INFORMATION GIVEN -
⁂

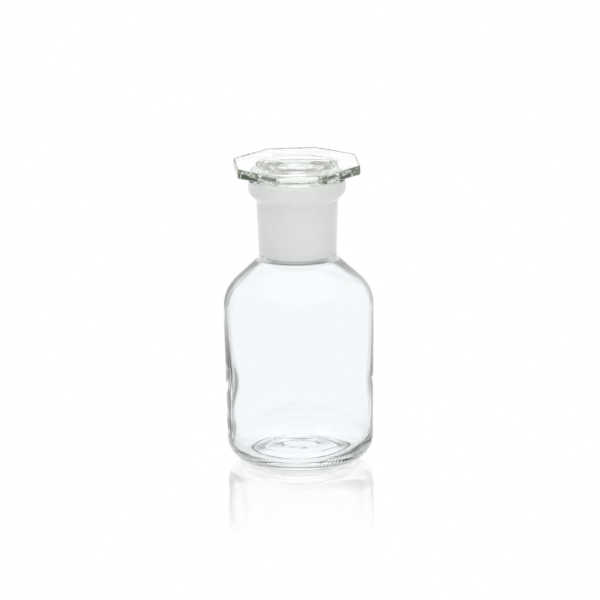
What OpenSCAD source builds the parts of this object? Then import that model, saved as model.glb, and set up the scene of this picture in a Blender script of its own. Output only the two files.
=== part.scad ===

⁂

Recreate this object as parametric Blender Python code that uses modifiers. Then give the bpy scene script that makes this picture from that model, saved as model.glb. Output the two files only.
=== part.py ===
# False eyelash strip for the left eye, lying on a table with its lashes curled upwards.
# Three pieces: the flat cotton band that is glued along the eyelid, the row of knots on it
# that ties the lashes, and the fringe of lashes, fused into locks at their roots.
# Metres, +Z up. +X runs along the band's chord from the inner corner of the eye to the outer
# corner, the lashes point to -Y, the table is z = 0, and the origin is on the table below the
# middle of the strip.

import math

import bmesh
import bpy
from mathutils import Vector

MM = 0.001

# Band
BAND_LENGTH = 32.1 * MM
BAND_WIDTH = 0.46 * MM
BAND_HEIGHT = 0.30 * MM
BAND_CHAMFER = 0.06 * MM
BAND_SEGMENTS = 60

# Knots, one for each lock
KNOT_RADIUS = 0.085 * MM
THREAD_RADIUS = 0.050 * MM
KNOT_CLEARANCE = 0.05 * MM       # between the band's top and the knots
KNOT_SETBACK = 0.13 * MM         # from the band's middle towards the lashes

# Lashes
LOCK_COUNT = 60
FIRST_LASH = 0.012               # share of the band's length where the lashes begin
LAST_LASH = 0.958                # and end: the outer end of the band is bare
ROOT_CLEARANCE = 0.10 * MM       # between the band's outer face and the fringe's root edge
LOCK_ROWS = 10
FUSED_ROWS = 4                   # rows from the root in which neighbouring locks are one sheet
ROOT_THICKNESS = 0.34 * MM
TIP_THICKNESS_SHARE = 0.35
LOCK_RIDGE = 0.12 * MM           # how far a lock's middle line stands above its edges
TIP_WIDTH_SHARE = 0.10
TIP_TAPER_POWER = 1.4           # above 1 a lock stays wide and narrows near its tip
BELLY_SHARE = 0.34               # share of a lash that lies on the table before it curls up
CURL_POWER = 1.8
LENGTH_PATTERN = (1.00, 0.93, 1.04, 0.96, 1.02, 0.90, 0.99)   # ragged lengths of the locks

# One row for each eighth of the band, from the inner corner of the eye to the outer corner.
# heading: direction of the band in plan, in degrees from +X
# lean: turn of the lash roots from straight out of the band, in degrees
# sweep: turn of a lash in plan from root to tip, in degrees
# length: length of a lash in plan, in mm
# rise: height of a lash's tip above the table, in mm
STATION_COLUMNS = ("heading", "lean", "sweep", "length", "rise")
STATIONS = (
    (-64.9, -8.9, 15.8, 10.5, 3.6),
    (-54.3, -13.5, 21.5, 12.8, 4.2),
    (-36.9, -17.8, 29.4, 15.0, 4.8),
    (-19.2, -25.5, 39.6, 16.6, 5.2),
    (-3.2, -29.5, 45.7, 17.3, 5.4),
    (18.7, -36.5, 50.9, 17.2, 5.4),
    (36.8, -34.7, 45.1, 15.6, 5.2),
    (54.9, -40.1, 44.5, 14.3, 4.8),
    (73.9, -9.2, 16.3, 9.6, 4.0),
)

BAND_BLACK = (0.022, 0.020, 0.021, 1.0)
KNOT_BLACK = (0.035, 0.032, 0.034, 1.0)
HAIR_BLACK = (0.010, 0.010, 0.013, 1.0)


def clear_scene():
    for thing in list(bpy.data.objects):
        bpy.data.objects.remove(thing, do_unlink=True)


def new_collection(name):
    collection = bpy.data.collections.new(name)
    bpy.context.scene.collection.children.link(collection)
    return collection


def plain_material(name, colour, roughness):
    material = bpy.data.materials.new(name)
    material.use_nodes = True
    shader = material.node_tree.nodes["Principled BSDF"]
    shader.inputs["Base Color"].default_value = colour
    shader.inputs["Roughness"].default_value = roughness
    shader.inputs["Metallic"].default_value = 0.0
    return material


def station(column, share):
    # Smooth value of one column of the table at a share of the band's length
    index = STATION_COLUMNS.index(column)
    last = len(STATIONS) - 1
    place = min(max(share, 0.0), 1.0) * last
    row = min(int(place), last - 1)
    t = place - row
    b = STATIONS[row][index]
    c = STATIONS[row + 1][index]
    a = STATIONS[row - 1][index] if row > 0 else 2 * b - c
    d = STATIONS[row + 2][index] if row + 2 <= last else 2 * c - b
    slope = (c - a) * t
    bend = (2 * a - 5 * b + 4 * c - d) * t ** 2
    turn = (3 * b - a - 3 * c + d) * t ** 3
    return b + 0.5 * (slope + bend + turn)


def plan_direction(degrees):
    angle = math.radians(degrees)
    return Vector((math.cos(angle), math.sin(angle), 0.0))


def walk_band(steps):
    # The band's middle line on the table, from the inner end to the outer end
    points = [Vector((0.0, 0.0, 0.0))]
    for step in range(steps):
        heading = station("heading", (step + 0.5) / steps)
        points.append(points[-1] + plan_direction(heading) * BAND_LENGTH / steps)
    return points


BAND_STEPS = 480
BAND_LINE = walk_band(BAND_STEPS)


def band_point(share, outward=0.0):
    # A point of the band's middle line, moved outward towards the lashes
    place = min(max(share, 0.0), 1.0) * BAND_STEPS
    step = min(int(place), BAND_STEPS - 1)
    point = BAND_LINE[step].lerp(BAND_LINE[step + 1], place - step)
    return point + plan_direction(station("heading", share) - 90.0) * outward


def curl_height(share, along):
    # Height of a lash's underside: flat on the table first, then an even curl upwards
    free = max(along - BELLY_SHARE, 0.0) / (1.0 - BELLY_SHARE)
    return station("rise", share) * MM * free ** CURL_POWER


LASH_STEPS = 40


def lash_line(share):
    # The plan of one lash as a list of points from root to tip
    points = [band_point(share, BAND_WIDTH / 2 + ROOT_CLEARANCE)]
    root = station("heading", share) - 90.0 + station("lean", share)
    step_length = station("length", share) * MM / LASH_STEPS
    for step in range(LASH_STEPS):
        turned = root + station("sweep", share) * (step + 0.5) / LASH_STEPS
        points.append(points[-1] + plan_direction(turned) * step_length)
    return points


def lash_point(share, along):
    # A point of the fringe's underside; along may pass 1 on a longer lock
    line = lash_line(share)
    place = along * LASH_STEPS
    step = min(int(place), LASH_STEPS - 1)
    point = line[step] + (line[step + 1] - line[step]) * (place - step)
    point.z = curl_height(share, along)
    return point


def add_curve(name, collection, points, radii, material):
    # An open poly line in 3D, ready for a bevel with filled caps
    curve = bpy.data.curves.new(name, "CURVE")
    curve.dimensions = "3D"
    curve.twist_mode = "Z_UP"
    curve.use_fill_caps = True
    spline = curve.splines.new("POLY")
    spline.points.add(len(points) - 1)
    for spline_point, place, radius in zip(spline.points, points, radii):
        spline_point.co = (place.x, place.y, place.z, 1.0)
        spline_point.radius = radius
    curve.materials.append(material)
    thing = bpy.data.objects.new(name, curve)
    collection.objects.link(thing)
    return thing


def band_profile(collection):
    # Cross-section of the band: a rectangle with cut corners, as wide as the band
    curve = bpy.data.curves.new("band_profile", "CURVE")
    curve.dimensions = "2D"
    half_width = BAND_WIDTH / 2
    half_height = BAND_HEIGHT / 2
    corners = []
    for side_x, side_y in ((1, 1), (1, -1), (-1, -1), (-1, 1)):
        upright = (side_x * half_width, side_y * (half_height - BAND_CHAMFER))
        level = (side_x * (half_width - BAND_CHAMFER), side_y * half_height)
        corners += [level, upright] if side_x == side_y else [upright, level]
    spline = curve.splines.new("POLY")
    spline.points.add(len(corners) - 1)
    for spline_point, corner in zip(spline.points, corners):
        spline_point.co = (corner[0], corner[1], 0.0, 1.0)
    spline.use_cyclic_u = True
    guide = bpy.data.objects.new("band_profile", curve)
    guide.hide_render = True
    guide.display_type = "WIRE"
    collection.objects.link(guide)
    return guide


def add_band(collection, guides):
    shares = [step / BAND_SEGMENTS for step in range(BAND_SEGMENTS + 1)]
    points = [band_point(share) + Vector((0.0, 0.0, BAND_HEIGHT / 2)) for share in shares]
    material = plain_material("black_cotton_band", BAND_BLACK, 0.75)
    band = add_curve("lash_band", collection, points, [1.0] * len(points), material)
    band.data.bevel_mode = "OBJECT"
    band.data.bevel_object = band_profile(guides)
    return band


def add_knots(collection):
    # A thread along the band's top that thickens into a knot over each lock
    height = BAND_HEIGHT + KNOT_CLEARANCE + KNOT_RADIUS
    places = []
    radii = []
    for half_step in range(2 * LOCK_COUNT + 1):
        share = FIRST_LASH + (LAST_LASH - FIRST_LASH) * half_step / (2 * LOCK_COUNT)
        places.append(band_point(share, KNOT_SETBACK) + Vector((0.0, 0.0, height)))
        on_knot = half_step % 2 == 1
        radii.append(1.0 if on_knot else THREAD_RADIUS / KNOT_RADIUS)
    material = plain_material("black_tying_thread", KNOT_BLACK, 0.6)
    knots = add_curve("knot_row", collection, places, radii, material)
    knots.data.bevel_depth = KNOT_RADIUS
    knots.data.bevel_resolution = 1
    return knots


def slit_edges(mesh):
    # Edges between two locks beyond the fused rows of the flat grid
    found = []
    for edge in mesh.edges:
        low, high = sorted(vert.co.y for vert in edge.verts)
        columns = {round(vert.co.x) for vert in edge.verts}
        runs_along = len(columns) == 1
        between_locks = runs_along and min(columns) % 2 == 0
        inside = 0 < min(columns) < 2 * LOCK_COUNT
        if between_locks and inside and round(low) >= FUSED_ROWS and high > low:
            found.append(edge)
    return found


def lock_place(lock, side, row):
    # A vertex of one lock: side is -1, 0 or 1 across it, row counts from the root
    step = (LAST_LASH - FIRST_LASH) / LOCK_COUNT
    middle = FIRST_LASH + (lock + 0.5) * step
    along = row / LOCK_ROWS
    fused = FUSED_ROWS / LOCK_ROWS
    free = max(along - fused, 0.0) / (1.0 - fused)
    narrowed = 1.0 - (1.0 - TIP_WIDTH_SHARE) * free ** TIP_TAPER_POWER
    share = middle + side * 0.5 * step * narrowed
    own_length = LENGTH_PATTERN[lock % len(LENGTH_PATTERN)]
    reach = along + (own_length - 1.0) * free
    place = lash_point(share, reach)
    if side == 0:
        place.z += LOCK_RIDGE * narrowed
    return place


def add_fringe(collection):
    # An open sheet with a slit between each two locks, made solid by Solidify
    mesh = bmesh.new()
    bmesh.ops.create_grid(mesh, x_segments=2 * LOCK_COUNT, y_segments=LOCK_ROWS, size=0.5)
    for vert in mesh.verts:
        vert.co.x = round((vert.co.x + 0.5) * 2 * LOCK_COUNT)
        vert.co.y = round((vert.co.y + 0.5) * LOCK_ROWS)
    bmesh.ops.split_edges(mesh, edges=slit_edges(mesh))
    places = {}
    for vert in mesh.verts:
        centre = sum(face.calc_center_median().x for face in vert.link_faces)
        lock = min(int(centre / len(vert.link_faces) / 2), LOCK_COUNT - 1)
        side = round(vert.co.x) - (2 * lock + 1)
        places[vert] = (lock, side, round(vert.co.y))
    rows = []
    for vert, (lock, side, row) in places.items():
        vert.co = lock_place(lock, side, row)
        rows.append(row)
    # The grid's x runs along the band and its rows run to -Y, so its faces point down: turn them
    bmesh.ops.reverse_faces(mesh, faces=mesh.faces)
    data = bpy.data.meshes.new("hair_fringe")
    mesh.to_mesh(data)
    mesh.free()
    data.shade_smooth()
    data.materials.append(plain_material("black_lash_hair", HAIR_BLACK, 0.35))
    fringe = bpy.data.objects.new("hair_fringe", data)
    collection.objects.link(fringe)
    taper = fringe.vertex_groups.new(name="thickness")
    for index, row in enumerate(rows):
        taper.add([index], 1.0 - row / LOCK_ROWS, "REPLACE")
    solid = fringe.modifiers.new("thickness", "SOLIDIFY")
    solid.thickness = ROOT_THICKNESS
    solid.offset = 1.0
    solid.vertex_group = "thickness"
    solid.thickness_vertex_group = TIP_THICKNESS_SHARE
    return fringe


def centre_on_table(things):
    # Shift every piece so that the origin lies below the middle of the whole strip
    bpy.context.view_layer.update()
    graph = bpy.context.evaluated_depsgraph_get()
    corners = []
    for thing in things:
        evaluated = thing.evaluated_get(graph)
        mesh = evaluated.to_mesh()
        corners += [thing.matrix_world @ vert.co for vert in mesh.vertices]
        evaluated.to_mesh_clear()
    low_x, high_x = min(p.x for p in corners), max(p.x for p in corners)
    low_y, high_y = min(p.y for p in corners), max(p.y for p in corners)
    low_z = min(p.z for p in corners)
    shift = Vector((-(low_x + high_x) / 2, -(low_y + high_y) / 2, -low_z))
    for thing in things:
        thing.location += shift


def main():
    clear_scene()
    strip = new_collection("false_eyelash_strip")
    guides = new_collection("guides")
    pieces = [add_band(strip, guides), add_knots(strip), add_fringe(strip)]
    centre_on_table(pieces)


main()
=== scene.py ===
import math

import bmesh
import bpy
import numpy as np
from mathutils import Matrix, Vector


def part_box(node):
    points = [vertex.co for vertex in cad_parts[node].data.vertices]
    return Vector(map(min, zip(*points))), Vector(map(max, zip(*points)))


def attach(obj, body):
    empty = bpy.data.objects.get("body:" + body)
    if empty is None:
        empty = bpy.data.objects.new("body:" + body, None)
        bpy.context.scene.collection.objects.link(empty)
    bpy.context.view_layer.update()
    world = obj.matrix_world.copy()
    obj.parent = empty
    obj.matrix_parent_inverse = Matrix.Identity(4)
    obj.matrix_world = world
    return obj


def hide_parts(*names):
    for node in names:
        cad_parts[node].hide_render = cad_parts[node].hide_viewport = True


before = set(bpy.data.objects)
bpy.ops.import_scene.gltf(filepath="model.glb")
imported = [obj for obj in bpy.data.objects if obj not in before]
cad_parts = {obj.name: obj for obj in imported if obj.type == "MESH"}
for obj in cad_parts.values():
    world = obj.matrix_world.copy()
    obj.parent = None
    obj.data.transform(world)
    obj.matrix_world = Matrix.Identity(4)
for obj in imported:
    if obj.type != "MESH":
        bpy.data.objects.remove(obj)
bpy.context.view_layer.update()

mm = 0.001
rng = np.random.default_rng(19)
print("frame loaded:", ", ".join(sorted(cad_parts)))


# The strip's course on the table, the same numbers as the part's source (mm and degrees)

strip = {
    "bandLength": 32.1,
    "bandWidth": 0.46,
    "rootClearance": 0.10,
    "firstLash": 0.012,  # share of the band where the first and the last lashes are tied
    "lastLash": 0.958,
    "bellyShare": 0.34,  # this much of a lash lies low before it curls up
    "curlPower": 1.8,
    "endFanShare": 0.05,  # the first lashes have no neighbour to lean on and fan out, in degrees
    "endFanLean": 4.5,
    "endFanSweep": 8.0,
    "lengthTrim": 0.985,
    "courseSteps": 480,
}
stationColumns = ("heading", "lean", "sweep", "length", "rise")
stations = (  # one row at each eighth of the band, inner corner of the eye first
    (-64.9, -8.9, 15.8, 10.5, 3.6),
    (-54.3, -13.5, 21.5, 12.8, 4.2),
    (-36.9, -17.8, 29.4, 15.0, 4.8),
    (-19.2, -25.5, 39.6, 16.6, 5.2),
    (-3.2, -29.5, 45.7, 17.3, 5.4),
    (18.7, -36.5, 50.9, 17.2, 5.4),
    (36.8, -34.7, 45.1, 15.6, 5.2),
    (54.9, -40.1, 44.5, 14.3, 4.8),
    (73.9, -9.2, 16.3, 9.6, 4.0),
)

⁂

EXERCISE REQUIREMENTS - Select and copy every line from the records that includes the word "imported".

ANSWER FOR THE TASK -
imported = [obj for obj in bpy.data.objects if obj not in before]
cad_parts = {obj.name: obj for obj in imported if obj.type == "MESH"}
for obj in imported:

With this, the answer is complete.